::: Data excerpt :::

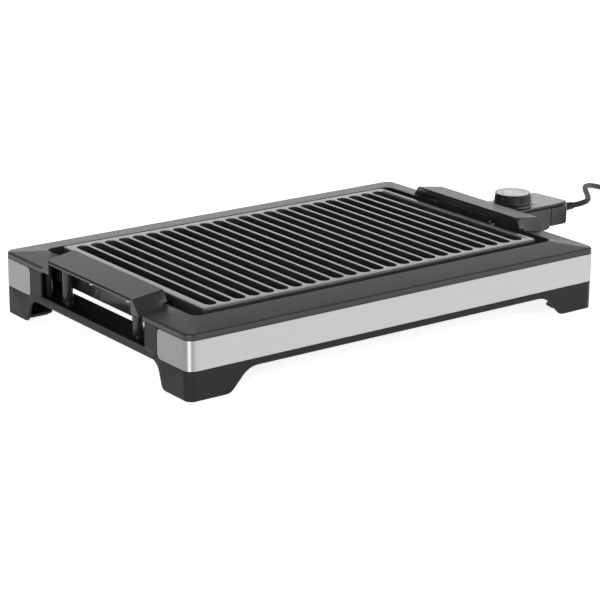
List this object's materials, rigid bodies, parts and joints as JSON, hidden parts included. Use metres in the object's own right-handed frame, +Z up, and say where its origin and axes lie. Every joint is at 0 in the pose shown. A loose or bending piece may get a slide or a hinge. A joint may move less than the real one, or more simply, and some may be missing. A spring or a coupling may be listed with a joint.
{
  "type": "electric table grill",
  "caption": "Slotted table grill plate with lift-off handles on an open frame with feet, drip tray and plug-in thermostat controller on a cord.",
  "frame": {"origin": "on the table, under the middle of the grill and its plugged-in controller taken together", "axes": "+X along the grill towards the controller, -Y the long front side, +Z up"},
  "size_m": [0.9064, 0.3524, 0.0859],
  "materials": {
    "frame_plastic": "fine spark-eroded texture",
    "deck_plastic": "satin moulded",
    "band_steel": "brushed lengthwise",
    "foot_rubber": "moulded",
    "screw_steel": "zinc plated",
    "tray_coat": "pressed sheet, grey coating",
    "plate_coat": "casting with satin dark non-stick coating",
    "sheath_steel": "oxidised sheath",
    "pin_metal": "plated",
    "ceramic": "unglazed",
    "clip_steel": "galvanised",
    "handle_plastic": "satin moulded",
    "shroud_plastic": "heat-resistant resin",
    "carrier_plastic": "heat-resistant resin",
    "contact_brass": "spring temper",
    "probe_steel": "ground",
    "case_plastic": "satin moulded",
    "switch_resin": "thermoset",
    "cam_plastic": "natural nylon",
    "lamp_glass": "neon capsule",
    "lens_red": "clear red",
    "knob_plastic": "finely ribbed",
    "dial_silver": "silver paint",
    "cord_vinyl": "satin vinyl",
    "plug_plastic": "moulded"
  },
  "bodies": {
    "base": {"front_shell": "frame_plastic", "rear_shell": "frame_plastic", "left_side_panel": "frame_plastic", "right_side_panel": "frame_plastic", "top_deck": "deck_plastic", "trim_band_front": "band_steel", "trim_band_rear": "band_steel", "foot_pads": "foot_rubber", "deck_screws": "screw_steel"},
    "tray": {"drip_tray": "tray_coat"},
    "plate": {"grill_plate": "plate_coat", "heating_element": "sheath_steel", "terminal_pins": "pin_metal", "terminal_insulators": "ceramic", "element_clips": "clip_steel", "clip_screws": "screw_steel", "left_handle": "handle_plastic", "right_handle": "handle_plastic", "handle_screws": "screw_steel", "socket_shroud": "shroud_plastic", "shroud_screws": "screw_steel"},
    "controller": {"receptacle_carrier": "carrier_plastic", "pin_receptacles": "contact_brass", "earth_spring": "clip_steel", "probe_rod": "probe_steel", "controller_lower_case": "case_plastic", "controller_upper_case": "case_plastic", "case_screws": "screw_steel", "thermostat_switch": "switch_resin", "bimetal_strip": "contact_brass", "indicator_lamp": "lamp_glass", "lamp_lens": "lens_red", "terminal_block": "switch_resin", "strain_relief": "cord_vinyl", "power_cord": "cord_vinyl", "cord_coil": "cord_vinyl", "plug_body": "plug_plastic", "plug_pins": "pin_metal"},
    "knob": {"knob_body": "knob_plastic", "knob_dial": "dial_silver", "knob_spindle": "probe_steel", "cam_disc": "cam_plastic"}
  },
  "joints": [
    {"name": "tray_lift", "type": "slide", "parent": "base", "child": "tray", "axis": [0, 0, 1], "range_m": [0, 0.06]},
    {"name": "plate_lift", "type": "slide", "parent": "tray", "child": "plate", "axis": [0, 0, 1], "range_m": [0, 0.1]},
    {"name": "controller_unplug", "type": "slide", "parent": "plate", "child": "controller", "axis": [1, 0, 0], "range_m": [0, 0.085]},
    {"name": "knob_turn", "type": "hinge", "parent": "controller", "child": "knob", "pos_m": [0.24899, 0, 0.08], "axis": [0, 0, 1], "range_deg": [-270, 0]}
  ]
}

:::

Exercise description: Write the data from above out again, exactly.

Full output:
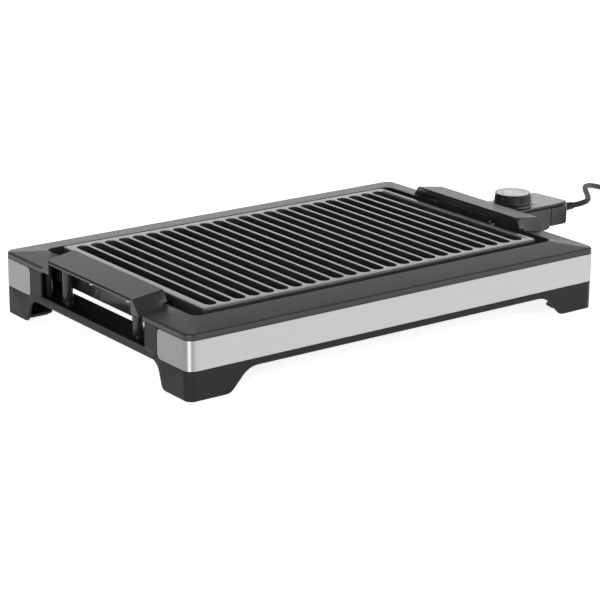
List this object's materials, rigid bodies, parts and joints as JSON, hidden parts included. Use metres in the object's own right-handed frame, +Z up, and say where its origin and axes lie. Every joint is at 0 in the pose shown. A loose or bending piece may get a slide or a hinge. A joint may move less than the real one, or more simply, and some may be missing. A spring or a coupling may be listed with a joint.
{
  "type": "electric table grill",
  "caption": "Slotted table grill plate with lift-off handles on an open frame with feet, drip tray and plug-in thermostat controller on a cord.",
  "frame": {"origin": "on the table, under the middle of the grill and its plugged-in controller taken together", "axes": "+X along the grill towards the controller, -Y the long front side, +Z up"},
  "size_m": [0.9064, 0.3524, 0.0859],
  "materials": {
    "frame_plastic": "fine spark-eroded texture",
    "deck_plastic": "satin moulded",
    "band_steel": "brushed lengthwise",
    "foot_rubber": "moulded",
    "screw_steel": "zinc plated",
    "tray_coat": "pressed sheet, grey coating",
    "plate_coat": "casting with satin dark non-stick coating",
    "sheath_steel": "oxidised sheath",
    "pin_metal": "plated",
    "ceramic": "unglazed",
    "clip_steel": "galvanised",
    "handle_plastic": "satin moulded",
    "shroud_plastic": "heat-resistant resin",
    "carrier_plastic": "heat-resistant resin",
    "contact_brass": "spring temper",
    "probe_steel": "ground",
    "case_plastic": "satin moulded",
    "switch_resin": "thermoset",
    "cam_plastic": "natural nylon",
    "lamp_glass": "neon capsule",
    "lens_red": "clear red",
    "knob_plastic": "finely ribbed",
    "dial_silver": "silver paint",
    "cord_vinyl": "satin vinyl",
    "plug_plastic": "moulded"
  },
  "bodies": {
    "base": {"front_shell": "frame_plastic", "rear_shell": "frame_plastic", "left_side_panel": "frame_plastic", "right_side_panel": "frame_plastic", "top_deck": "deck_plastic", "trim_band_front": "band_steel", "trim_band_rear": "band_steel", "foot_pads": "foot_rubber", "deck_screws": "screw_steel"},
    "tray": {"drip_tray": "tray_coat"},
    "plate": {"grill_plate": "plate_coat", "heating_element": "sheath_steel", "terminal_pins": "pin_metal", "terminal_insulators": "ceramic", "element_clips": "clip_steel", "clip_screws": "screw_steel", "left_handle": "handle_plastic", "right_handle": "handle_plastic", "handle_screws": "screw_steel", "socket_shroud": "shroud_plastic", "shroud_screws": "screw_steel"},
    "controller": {"receptacle_carrier": "carrier_plastic", "pin_receptacles": "contact_brass", "earth_spring": "clip_steel", "probe_rod": "probe_steel", "controller_lower_case": "case_plastic", "controller_upper_case": "case_plastic", "case_screws": "screw_steel", "thermostat_switch": "switch_resin", "bimetal_strip": "contact_brass", "indicator_lamp": "lamp_glass", "lamp_lens": "lens_red", "terminal_block": "switch_resin", "strain_relief": "cord_vinyl", "power_cord": "cord_vinyl", "cord_coil": "cord_vinyl", "plug_body": "plug_plastic", "plug_pins": "pin_metal"},
    "knob": {"knob_body": "knob_plastic", "knob_dial": "dial_silver", "knob_spindle": "probe_steel", "cam_disc": "cam_plastic"}
  },
  "joints": [
    {"name": "tray_lift", "type": "slide", "parent": "base", "child": "tray", "axis": [0, 0, 1], "range_m": [0, 0.06]},
    {"name": "plate_lift", "type": "slide", "parent": "tray", "child": "plate", "axis": [0, 0, 1], "range_m": [0, 0.1]},
    {"name": "controller_unplug", "type": "slide", "parent": "plate", "child": "controller", "axis": [1, 0, 0], "range_m": [0, 0.085]},
    {"name": "knob_turn", "type": "hinge", "parent": "controller", "child": "knob", "pos_m": [0.24899, 0, 0.08], "axis": [0, 0, 1], "range_deg": [-270, 0]}
  ]
}